### AIM OF THE TASK
Scan the data beneath this task and copy each line that includes "hinge".

### DATA SUPPLIED
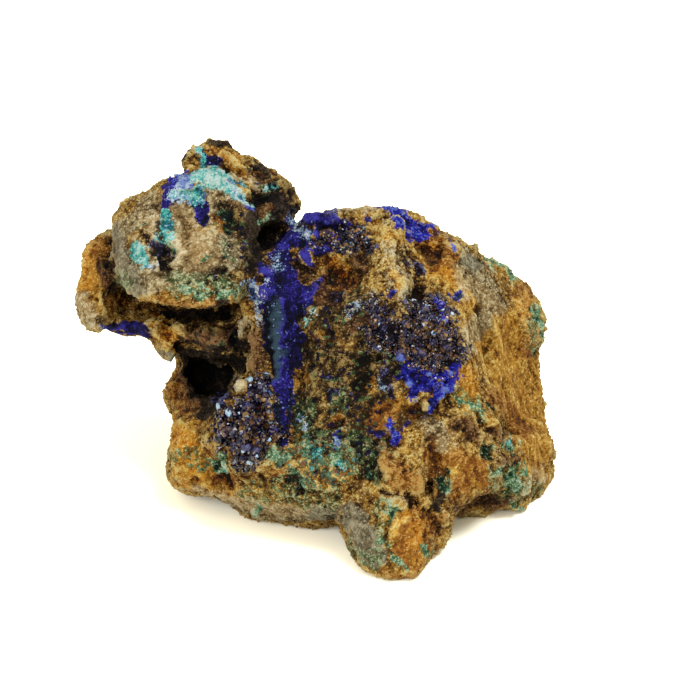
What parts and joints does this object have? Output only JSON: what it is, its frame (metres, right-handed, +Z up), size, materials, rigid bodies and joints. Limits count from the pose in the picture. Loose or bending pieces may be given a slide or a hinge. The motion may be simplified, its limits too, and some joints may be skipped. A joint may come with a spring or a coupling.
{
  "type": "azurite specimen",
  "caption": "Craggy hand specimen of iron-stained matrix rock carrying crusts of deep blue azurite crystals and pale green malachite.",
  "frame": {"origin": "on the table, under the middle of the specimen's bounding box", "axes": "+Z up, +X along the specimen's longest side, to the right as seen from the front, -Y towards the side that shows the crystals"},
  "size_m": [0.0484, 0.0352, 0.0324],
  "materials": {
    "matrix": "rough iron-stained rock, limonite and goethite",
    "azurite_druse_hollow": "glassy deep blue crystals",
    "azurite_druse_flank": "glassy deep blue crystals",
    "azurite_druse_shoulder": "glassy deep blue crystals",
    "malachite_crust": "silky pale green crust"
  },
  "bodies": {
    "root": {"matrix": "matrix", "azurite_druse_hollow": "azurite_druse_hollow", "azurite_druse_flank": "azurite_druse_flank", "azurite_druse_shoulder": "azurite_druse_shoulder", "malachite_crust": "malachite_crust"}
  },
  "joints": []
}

--

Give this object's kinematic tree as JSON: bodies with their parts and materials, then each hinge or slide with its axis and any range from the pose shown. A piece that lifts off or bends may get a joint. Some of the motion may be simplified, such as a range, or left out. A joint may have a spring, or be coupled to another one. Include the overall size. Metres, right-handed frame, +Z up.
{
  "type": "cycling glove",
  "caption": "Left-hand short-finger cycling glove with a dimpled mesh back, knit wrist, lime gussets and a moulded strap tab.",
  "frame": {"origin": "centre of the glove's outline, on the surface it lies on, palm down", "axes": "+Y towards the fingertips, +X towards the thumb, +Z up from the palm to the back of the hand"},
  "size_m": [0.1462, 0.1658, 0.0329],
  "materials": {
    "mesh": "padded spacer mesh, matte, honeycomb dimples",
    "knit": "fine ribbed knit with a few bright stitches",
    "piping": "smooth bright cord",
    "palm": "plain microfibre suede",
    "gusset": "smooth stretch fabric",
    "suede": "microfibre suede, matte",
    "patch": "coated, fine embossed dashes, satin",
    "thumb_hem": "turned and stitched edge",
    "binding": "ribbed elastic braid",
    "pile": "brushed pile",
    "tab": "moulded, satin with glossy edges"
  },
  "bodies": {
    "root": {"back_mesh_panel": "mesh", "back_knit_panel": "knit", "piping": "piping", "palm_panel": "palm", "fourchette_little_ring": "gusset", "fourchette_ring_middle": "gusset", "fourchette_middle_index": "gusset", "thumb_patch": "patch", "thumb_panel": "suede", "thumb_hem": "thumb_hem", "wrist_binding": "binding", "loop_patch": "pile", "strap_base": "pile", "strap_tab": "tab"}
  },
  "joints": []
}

### FULL ANSWER
What parts and joints does this object have? Output only JSON: what it is, its frame (metres, right-handed, +Z up), size, materials, rigid bodies and joints. Limits count from the pose in the picture. Loose or bending pieces may be given a slide or a hinge. The motion may be simplified, its limits too, and some joints may be skipped. A joint may come with a spring or a coupling.
Give this object's kinematic tree as JSON: bodies with their parts and materials, then each hinge or slide with its axis and any range from the pose shown. A piece that lifts off or bends may get a joint. Some of the motion may be simplified, such as a range, or left out. A joint may have a spring, or be coupled to another one. Include the overall size. Metres, right-handed frame, +Z up.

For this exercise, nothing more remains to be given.